** STORED DATA **
════

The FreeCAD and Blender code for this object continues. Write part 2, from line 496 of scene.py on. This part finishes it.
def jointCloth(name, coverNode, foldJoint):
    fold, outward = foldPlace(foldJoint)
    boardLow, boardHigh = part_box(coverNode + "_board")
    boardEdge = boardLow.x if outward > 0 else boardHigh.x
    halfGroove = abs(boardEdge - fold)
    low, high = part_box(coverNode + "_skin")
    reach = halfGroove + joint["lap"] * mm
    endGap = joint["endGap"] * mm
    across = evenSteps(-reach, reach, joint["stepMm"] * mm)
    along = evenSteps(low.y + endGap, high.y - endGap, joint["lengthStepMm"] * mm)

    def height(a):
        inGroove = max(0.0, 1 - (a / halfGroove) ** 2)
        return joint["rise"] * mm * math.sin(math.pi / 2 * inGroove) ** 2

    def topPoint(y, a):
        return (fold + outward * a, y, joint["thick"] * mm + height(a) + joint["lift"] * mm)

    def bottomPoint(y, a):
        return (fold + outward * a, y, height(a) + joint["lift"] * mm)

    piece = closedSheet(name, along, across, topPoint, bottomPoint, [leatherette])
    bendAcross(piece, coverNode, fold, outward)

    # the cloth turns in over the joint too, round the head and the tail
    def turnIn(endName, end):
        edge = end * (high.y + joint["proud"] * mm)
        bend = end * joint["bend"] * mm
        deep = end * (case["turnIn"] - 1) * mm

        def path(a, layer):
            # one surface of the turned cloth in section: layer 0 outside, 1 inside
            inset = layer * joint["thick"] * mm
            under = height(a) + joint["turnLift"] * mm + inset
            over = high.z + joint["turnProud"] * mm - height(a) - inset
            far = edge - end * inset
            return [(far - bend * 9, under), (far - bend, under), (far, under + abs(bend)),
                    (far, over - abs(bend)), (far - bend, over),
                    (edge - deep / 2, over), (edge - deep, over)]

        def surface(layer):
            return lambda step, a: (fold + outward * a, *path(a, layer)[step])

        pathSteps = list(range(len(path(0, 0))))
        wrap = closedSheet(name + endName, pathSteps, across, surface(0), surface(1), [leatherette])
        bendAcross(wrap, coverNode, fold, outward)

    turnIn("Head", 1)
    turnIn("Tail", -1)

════

Write out a verbatim copy of the data, beginning with its first line and ending with the line that contains "deep = end *".

** SOLVED PROBLEM **
The FreeCAD and Blender code for this object continues. Write part 2, from line 496 of scene.py on. This part finishes it.
def jointCloth(name, coverNode, foldJoint):
    fold, outward = foldPlace(foldJoint)
    boardLow, boardHigh = part_box(coverNode + "_board")
    boardEdge = boardLow.x if outward > 0 else boardHigh.x
    halfGroove = abs(boardEdge - fold)
    low, high = part_box(coverNode + "_skin")
    reach = halfGroove + joint["lap"] * mm
    endGap = joint["endGap"] * mm
    across = evenSteps(-reach, reach, joint["stepMm"] * mm)
    along = evenSteps(low.y + endGap, high.y - endGap, joint["lengthStepMm"] * mm)

    def height(a):
        inGroove = max(0.0, 1 - (a / halfGroove) ** 2)
        return joint["rise"] * mm * math.sin(math.pi / 2 * inGroove) ** 2

    def topPoint(y, a):
        return (fold + outward * a, y, joint["thick"] * mm + height(a) + joint["lift"] * mm)

    def bottomPoint(y, a):
        return (fold + outward * a, y, height(a) + joint["lift"] * mm)

    piece = closedSheet(name, along, across, topPoint, bottomPoint, [leatherette])
    bendAcross(piece, coverNode, fold, outward)

    # the cloth turns in over the joint too, round the head and the tail
    def turnIn(endName, end):
        edge = end * (high.y + joint["proud"] * mm)
        bend = end * joint["bend"] * mm
        deep = end * (case["turnIn"] - 1) * mm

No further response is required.